Preparing messages in community
Since the time of Descartes, modernists considered research to be "a thinking subject who observes an object." Many preachers still follow this modernist approach in how they prepare their sermons. They study their text and draw their conclusions about their audience at a distance.

One of the positive things about postmodernism is that it has reminded us of the value of preparing our sermons in community. When we observe and think apart, stuck in an office alone, we might conclude that we are the source of all truth. But when we prepare our sermons in community, we realize how our sermons can be shaped by the Holy Spirit working through that community.

Preparing messages in community begins with our own attitude. Is yours a "top-down ministry," in which all wisdom has to flow from you? Or are you receptive to the Spirit of God speaking from the people you serve?

Do you have a pastoral heart that is open to people and that opens people up? Do people feel free to talk with you? Or do they become cautious when you are around? Do you make it safe for them to be honest with you about their real doubts and struggles?

As pastors, do we honestly seek feedback from the people we serve? When I did some work for a magazine publisher, it struck me how eagerly the "mag team" sought feedback from their target audience. They did not mind if someone criticized their ideas — they wanted an effective product. Their jobs depended on a successful magazine. In a sense, they were creating their magazine in community with those who would read it.

I visited a postmodern church called H20, in Orlando, Florida. The topic that day was on lust. The pastor did a tremendous job on this difficult subject. He spoke forthrightly, but also with great pastoral sensitivity. It was because he and his pastoral team prepared the message in community with their congregation. The staff spent a lot of time with various individuals, interacting with them as people and understanding what they were thinking and struggling with.

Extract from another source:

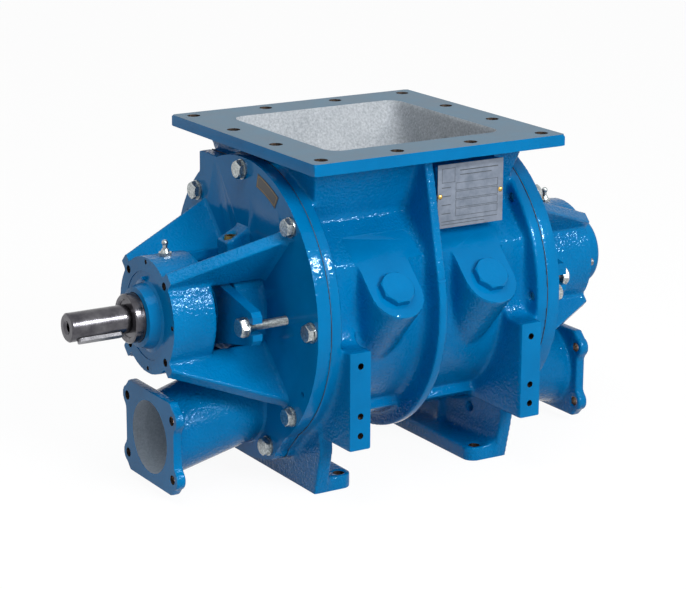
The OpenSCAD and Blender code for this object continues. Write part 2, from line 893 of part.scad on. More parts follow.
module shaft() {
    d = drive_d / 2;
    b = bearing_bore / 2 - slip;
    p = packing_d / 2;
    m = rotor_bore / 2;
    c = collar_bore_r - slip;
    t = b - 0.5;
    color(steel)
        difference() {
            translate([0, 0, axis_z])
                rotate([shaft_turn, 0, 0])
                    translate([0, 0, -axis_z])
                        turned()
                            polygon([[0, -shaft_end], [d - 1.5, -shaft_end], [d, -shaft_end + 1.5],
                                     [d, -collar_end + 2], [c, -collar_end + 2], [c, -bearing_out],
                                     [b, -bearing_out], [b, -bearing_u], [p, -bearing_u],
                                     [p, -rotor_half], [m, -rotor_half], [m, rotor_half],
                                     [p, rotor_half], [p, bearing_u], [b, bearing_u],
                                     [b, bearing_out + 2], [t, bearing_out + 2], [t, nut_end + 2],
                                     [t - 1.5, nut_end + 3.5], [0, nut_end + 3.5]]);
            rod_axis(5, -shaft_end - bite, -shaft_end + 24);
            turned()
                polygon([[0, -shaft_end - bite], [7.5 + bite, -shaft_end - bite],
                         [4, -shaft_end + 3.5], [0, -shaft_end + 3.5]]);
            at_key()
                slot_plate(key_len + 2 * slip, key_w + 2 * slip, key_h + bite);
            pin_pair(5 + slip, rotor_bore);
        }
}

// Moves to the floor of the key seat
module at_key() {
    translate([-shaft_end + 7 + key_len / 2, 0, axis_z])
        rotate([90 - key_angle, 0, 0])
            translate([0, 0, drive_d / 2 - 4])
                children();
}

// Plate with round ends, as a feather key has
module slot_plate(len, w, h) {
    linear_extrude(h) {
        square([len - w, w], center = true);
        for (s = [-1, 1])
            translate([s * (len - w) / 2, 0])
                circle(w / 2);
    }
}

module shaft_key() {
    color(steel)
        at_key()
            slot_plate(key_len, key_w, key_h);
}

module drive_collar() {
    r = collar_d / 2;
    color(steel)
        at_drive()
            turned()
                polygon([[collar_bore_r, bearing_out], [r, bearing_out], [r, collar_end - 1.2],
                         [r - 1.2, collar_end], [collar_bore_r + 1.5, collar_end],
                         [collar_bore_r, collar_end - 1.5]]);
}

module blind_lock_washer() {
    color(steel)
        turned()
            translate([bearing_bore / 2, bearing_out])
                square([6.5, 2]);
}

module blind_lock_nut() {
    color(steel)
        difference() {
            turned()
                translate([bearing_bore / 2 - 0.4, bearing_out + 2])
                    square([8.4, nut_end - bearing_out - 2]);
            for (a = [45 : 90 : 315])
                translate([0, 0, axis_z])
                    rotate([a, 0, 0])
                        translate([bearing_out + 2 - bite, -3, 25.5])
                            cube([nut_end - bearing_out, 6, 5]);
        }
}

// ---- bearings ---------------------------------------------------------------------------

// Round groove that both races share
module ball_track() {
    translate([pitch_r, bearing_u + bearing_w / 2])
        circle(groove_r);
}

module outer_race() {
    color(steel)
        turned()
            difference() {
                box2([outer_race_r, bearing_u], [bearing_r - slip, bearing_out]);
                ball_track();
            }
}

module inner_race() {
    color(steel)
        turned()
            difference() {
                box2([bearing_bore / 2, bearing_u], [inner_race_r, bearing_out]);
                ball_track();
            }
}

// Places a piece at each ball
module at_balls() {
    for (i = [0 : ball_n - 1])
        translate([bearing_u + bearing_w / 2, 0, axis_z])
            rotate([i * 360 / ball_n, 0, 0])
                translate([0, 0, pitch_r])
                    children();
}

module bearing_balls() {
    color(steel)
        at_balls()
            sphere(r = ball_d / 2, $fn = 48);
}

module bearing_cage() {
    color(brass)
        difference() {
            turned()
                box2([inner_race_r + 1.2, bearing_u + 1.5], [outer_race_r - 1.2, bearing_out - 1.5]);
            at_balls()
                translate([0, 0, inner_race_r - pitch_r])
                    cylinder(r = ball_d / 2 + fit, h = outer_race_r - inner_race_r);
        }
}

module drive_bearing_cap() {
    bore = collar_d / 2 + 0.4;
    color(paint)
        at_drive()
            difference() {
                turned()
                    polygon([[bore + 7, bearing_out + fit], [bearing_r - slip, bearing_out + fit],
                             [bearing_r - slip, counterbore_u], [counterbore_r - slip, counterbore_u],
                             [counterbore_r - slip, hub_face - 0.6], [bore + 12, hub_face - 0.6],
                             [bore + 8.5, hub_face + 1], [bore + 6.4, hub_face + 8],
                             [bore + 5.2, hub_face + 12], [bore, hub_face + 13],
                             [bore, hub_face - 4], [bore + 7, hub_face - 4]]);
                polar(cap_pin_r, cap_pin_angle)
                    rod_x(2 + slip, hub_face - 7, hub_face + bite);
            }
}

module drive_cap_pin() {
    color(paint)
        at_drive()
            polar(cap_pin_r, cap_pin_angle)
                rod_x(2, hub_face - 7, hub_face + 3.5);
}

module blind_bearing_cap() {
    r = counterbore_r - slip;
    color(paint)
        turned()
            polygon([[nose_bore, bearing_out + fit], [bearing_r - slip, bearing_out + fit],
                     [bearing_r - slip, counterbore_u], [r, counterbore_u],
                     [r, hub_face - 0.6], [nose_r + 3.5, hub_face - 0.6], [nose_r + 1, hub_face + 1],
                     [nose_r, hub_face + 4], [nose_r, nose_end - 3], [nose_r - 0.9, nose_end - 0.9],
                     [nose_r - 3, nose_end], [0, nose_end], [0, nose_end - nose_wall],
                     [nose_bore, nose_end - nose_wall]]);
}

// Set screw in the front of the hub face, standing a little proud
module blind_cap_grub_screw() {
    color(zinc)
        polar(hub_bolt_r, 0)
            difference() {
                rod_x(grub_r, hub_face - grub_len + 1, hub_face + 3.6);
                translate([hub_face + 3.6 - 3, 0, 0])
                    rotate([0, 90, 0])
                        cylinder(r = 2.3, h = 3 + bite, $fn = 6);
            }
}

// Lip seal from u0 to u1 in a seat of radius r, its lip on a shaft of radius s
module lip_seal(r, s, u0, u1) {
    color(dark)
        turned()
            polygon([[r - slip, u0], [r - slip, u1], [s + 3.5, u1], [s + 2, u1 - 1.5],
                     [s + 0.1, u0 + 5.2], [s + 0.1, u0 + 4.2], [s + 3, u0 + 2.6],
                     [s + 3, u0]]);
}

module drive_shaft_seal() {
    at_drive()
        lip_seal(collar_d / 2 + 7.4, collar_d / 2, bearing_out + 1.5, hub_face - 4);
}

module inboard_seal() {
    lip_seal(seal_bore_r, packing_d / 2, window_end + 0.5, seal_seat_end - 0.5);
}

// ---- packing and glands -------------------------------------------------------------------

module packing_rings() {
    color("#c9c2b0")
        for (u = [box_floor, box_floor + packing_w, outer_ring_u])
            turned()
                translate([packing_d / 2 + 0.1, u])
                    square([packing_s - 0.15, packing_w - slip]);
}

// Ring with grooves and cross holes that spreads the purge air
module lantern_ring() {
    mid = lantern_u + lantern_w / 2;
    color(brass)
        difference() {
            turned()
                difference() {
                    translate([packing_d / 2 + 0.3, lantern_u])
                        square([packing_s - 0.35, lantern_w]);
                    translate([box_bore_r - 2.2, mid - 3])
                        square([5, 6]);
                    translate([packing_d / 2 - 2, mid - 3])
                        square([4, 6]);
                }
            for (a = [0 : 45 : 315])
                translate([mid, 0, axis_z])
                    rotate([a, 0, 0])
                        cylinder(r = 2, h = 40);
        }
}

// Follower with two forked ears, whose slots let the bolts be slipped in from the side
module gland() {
    ear = gland_bolt_y + 14;
    slot_r = bolt_d / 2 + 0.5;
    front = gland_u + gland_t;
    color(paint)
        difference() {
            union() {
                translate([0, 0, axis_z])
                    along_x(gland_u, front) {
                        polygon([[-ear, -12], [-ear + 4, -17], [-60, -25], [0, -37], [60, -25],
                                 [ear - 4, -17], [ear, -12], [ear, 12], [ear - 4, 17], [60, 25],
                                 [0, 37], [-60, 25], [-ear + 4, 17], [-ear, 12]]);
                        circle(box_bore_r + 3);
                    }
                rod_axis(box_bore_r - 0.1, gland_nose, gland_u + bite);
                rod_axis(packing_d / 2 + 7, gland_u, front + 1.5);
            }
            rod_axis(packing_d / 2 + 0.5, gland_nose - bite, front + 2 * bite);
            turned()
                translate([0, front - 3])
                    square([packing_d / 2 + 4, 5]);
            for (s = [-1, 1])
                translate([0, s * gland_bolt_y, axis_z])
                    along_x(gland_u - bite, front + bite) {
                        circle(slot_r);
                        translate([s > 0 ? 0 : -20, -slot_r])
                            square([20, 2 * slot_r]);
                    }
        }
}

// Set bolts with a washer face under the head
module gland_bolts() {
    front = gland_u + gland_t;
    color(zinc)
        for (s = [-1, 1])
            translate([0, s * gland_bolt_y, axis_z]) {
                rod_x(bolt_d / 2, gland_bolt_end, front + bite);
                rod_x(gland_af / 2 + 1.2, front, front + 1.8);
                hex_head(front + 1.8 - bite / 4, gland_af, 7.5);
            }
}

module purge_bushing() {
    color(brass)
        translate([port_u, 0, axis_z + 55])
            difference() {
                cylinder(r = bushing_r, h = 16.5);
                translate([0, 0, -bite])
                    cylinder(r = port_r - 0.5, h = 20);
            }
}

module grease_nipple() {
    color(zinc)
        translate([nipple_u, 0, fitting_z]) {
            translate([0, 0, -9])
                cylinder(r = nipple_r, h = 9 + bite);
            cylinder(r = 7.4, h = 3.4, $fn = 6);
            translate([0, 0, 3.4 - bite / 2])
                cylinder(r1 = 5, r2 = 3.4, h = 4);
            translate([0, 0, 6])
                cylinder(r = 2.4, h = 6.5);
            translate([0, 0, 13.2])
                sphere(r = 3.3);
        }
}

module blind_relief_fitting() {
    color(brass)
        translate([relief_u, 0, axis_z + hub_r]) {
            translate([0, 0, -9])
                cylinder(r = relief_r, h = 12);
            cylinder(r = 5.2, h = 7, $fn = 6);
            translate([0, 0, 6])
                cylinder(r = 4.6, h = 5);
            translate([0, 0, 10])
                cylinder(r = 3.4, h = 8);
        }
}

// ---- plugs and labels -----------------------------------------------------------------------

module port_plug(s) {
    r = plug_af / 2 / cos(22.5);
    color(paint)
        at_boss(s)
            translate([0, 3, plug_face]) {
                translate([0, 0, -28])
                    cylinder(r = plug_shank_r, h = 28 + bite);
                intersection() {
                    rotate(22.5)
                        cylinder(r = r, h = plug_head_h, $fn = 8);
                    translate([0, 0, -bite])
                        cylinder(r1 = plug_af / 2 + plug_head_h + bite, r2 = plug_af / 2 - 0.5,
                                 h = plug_head_h + bite);
                }
            }
}

module nameplate() {
    color("#c6c9cb")
        difference() {
            translate([plate_x0, plate_y - plate_t, plate_z0])
                cube([plate_w, plate_t, plate_h]);
            for (x = [plate_x0 + 3, plate_x0 + plate_w - 3])
                translate([x, plate_y - plate_t - bite, plate_z0 + plate_h / 2])
                    rotate([-90, 0, 0])
                        cylinder(r = 1.6, h = plate_t + 2 * bite);
        }
}

module nameplate_rivets() {
    color(brass)
        for (x = [plate_x0 + 3, plate_x0 + plate_w - 3])
            translate([x, plate_y, plate_z0 + plate_h / 2])
                rotate([90, 0, 0]) {
                    translate([0, 0, -7])
                        cylinder(r = 1.5, h = 7 + plate_t + bite);
                    intersection() {
                        translate([0, 0, plate_t])
                            cylinder(r = 2.8, h = 3);
                        translate([0, 0, plate_t - 2.3])
                            sphere(r = 3.63);
                    }
                }
}

// Strip on the drive end cover that shows the turning direction
module rotation_label() {
    color(dark)
        at_drive()
            along_x(cover_out, cover_out + 0.4)
                translate([0, axis_z])
                    intersection() {
                        difference() {
                            circle(bolt_circle_r + 5);
                            circle(bolt_circle_r - 9.5);
                        }
                        polygon([[0, 0], [-200 * cos(59), 200 * sin(59)],
                                 [-200 * cos(68), 220 * sin(68)],
                                 [-200 * cos(77), 200 * sin(77)]]);
                    }
}

housing();
color(paint) at_drive() end_cover(false);  // drive_end_cover
color(paint) end_cover(true);  // blind_end_cover
at_drive() cover_gasket();  // drive_cover_gasket
cover_gasket();  // blind_cover_gasket
at_drive() cover_bolts();  // drive_cover_bolts
cover_bolts();  // blind_cover_bolts
at_drive() cover_washers();  // drive_cover_washers
cover_washers();  // blind_cover_washers
rotor();
shaft();
shaft_key();
rotor_pins();
drive_collar();
blind_lock_nut();
blind_lock_washer();
at_drive() outer_race();  // drive_bearing_outer_race
outer_race();  // blind_bearing_outer_race
at_drive() inner_race();  // drive_bearing_inner_race
inner_race();  // blind_bearing_inner_race
at_drive() bearing_balls();  // drive_bearing_balls
bearing_balls();  // blind_bearing_balls
at_drive() bearing_cage();  // drive_bearing_cage
bearing_cage();  // blind_bearing_cage
drive_bearing_cap();
blind_bearing_cap();
drive_cap_pin();
blind_cap_grub_screw();
drive_shaft_seal();
at_drive() inboard_seal();  // drive_inboard_seal
inboard_seal();  // blind_inboard_seal
at_drive() packing_rings();  // drive_packing_rings
packing_rings();  // blind_packing_rings
at_drive() lantern_ring();  // drive_lantern_ring
lantern_ring();  // blind_lantern_ring
at_drive() gland();  // drive_gland
gland();  // blind_gland
at_drive() gland_bolts();  // drive_gland_bolts
gland_bolts();  // blind_gland_bolts
at_drive() purge_bushing();  // drive_purge_bushing
purge_bushing();  // blind_purge_bushing
at_drive() grease_nipple();  // drive_grease_nipple
grease_nipple();  // blind_grease_nipple
blind_relief_fitting();
port_plug(-1);  // left_port_plug
port_plug(1);  // right_port_plug
nameplate();
nameplate_rivets();
rotation_label();
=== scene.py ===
# %% [markdown]
# # A rotary airlock valve
# A rotary airlock lets powder or pellets fall from a hopper into a pipe that is full of moving air, and
# keeps the air from blowing back. This one is an iron casting in glossy blue enamel, with a square
# machined inlet on top, two covers with pipe stubs and bearing hubs, and a ground steel shaft end.
# The measured solids are loaded first. Everything after this cell only dresses them.
# %% Load the measured frame
import math

import bmesh
import bpy
import numpy as np
from mathutils import Matrix, Vector


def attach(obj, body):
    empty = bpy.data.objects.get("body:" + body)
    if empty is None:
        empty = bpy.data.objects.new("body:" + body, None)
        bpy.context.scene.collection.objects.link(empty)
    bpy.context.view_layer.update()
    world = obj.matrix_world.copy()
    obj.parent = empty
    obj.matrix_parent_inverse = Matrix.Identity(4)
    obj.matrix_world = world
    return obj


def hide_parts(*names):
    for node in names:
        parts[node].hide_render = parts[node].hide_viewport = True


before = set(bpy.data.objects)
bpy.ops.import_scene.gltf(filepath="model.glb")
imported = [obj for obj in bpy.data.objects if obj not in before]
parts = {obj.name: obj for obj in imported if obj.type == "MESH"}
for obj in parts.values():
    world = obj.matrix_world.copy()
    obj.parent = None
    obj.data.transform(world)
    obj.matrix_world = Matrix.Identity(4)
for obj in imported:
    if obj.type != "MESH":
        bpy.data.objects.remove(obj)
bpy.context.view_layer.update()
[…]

There are other ways that help us to prepare messages in community. Some pastors go on a yearly retreat with a group to pray and think through future messages. Other pastors host a focus group on the next week's text. I have heard of one pastor who asks different individuals to compile clippings for future topics to be preached. Many pastors work with creative worship teams to integrate a whole worship experience around a theme. Often, pastors will make a point of visiting people at home or where they work. Other pastors actively encourage dialogue after a sermon. One of my friends places a card by every seat that reads, "Want to talk together about what you heard today? Let's have coffee this week."

When we prepare our sermons in community, it gives us a renewed respect for those we serve and a greater awareness of their struggles. We will serve as one of them rather than as a distant, isolated figure.

For Further Reading

A good beginning place for learning about relevant, expository preaching is Haddon Robinson’s Biblical Preaching and Bryan Chapell’s Christ-Centered Preaching.

Start with Robinson, then study Chapell, who goes deeper. No one should preach without reading Chapell's thoughts on redemptive sermons in chapters 10-11.